As always, a few quick notes on how I’ve assembled this list: Craft is a bit more important to me than the stories themselves. I tend to put more stock into podcasts that function well as stand-alone experiences, though I’m aware that puts comedy, conversational, and “aftershow” series at a disadvantage. As always, more established shows have the added burden of being ranked against prior seasons (which is why, unfortunately, Leon Neyfakh’s Fiasco won’t make the list this time). Also, I’m cognizant of the insanity that comes with pitting narrative, documentary, comedy, fiction, interview, and other podcast genres against each other.
And of course, this list is definitive and all-encompassing and in no way is defined by the subjective limitations of myself, a human being with his own tastes and preferences. With that all out of the way, let’s go.
Headlong: Running From Cops (Topic/Pineapple Street)

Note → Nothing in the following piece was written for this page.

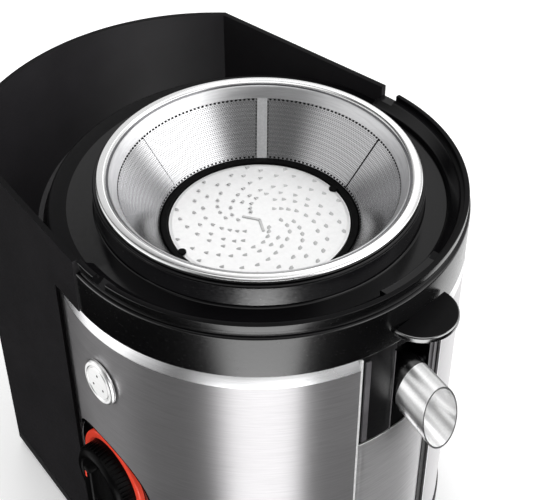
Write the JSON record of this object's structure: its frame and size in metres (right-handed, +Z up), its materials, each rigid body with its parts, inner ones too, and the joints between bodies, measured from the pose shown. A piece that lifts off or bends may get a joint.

When it comes to a pop-culture artifact as iconic and self-evidently ubiquitous as Cops, it can be easy to ask the most basic questions. How, exactly, does something as inherently bizarre as this — a reality TV program that packages footage of police officers doing their jobs as entertainment — come to be? How did it become so influential? What’s real, and what isn’t? And most importantly, what has it done to us? Rigorously reported and elegantly constructed, Dan Taberski’s follow-up to Surviving Y2K is a scorcher of sociological examination. The six-part series takes listeners down the rabbit hole of the show’s legacy, from its somewhat unremarkable origins all the way through to its morally murky rise. What you find on the other end, it seems, is a window straight into our modern dystopia.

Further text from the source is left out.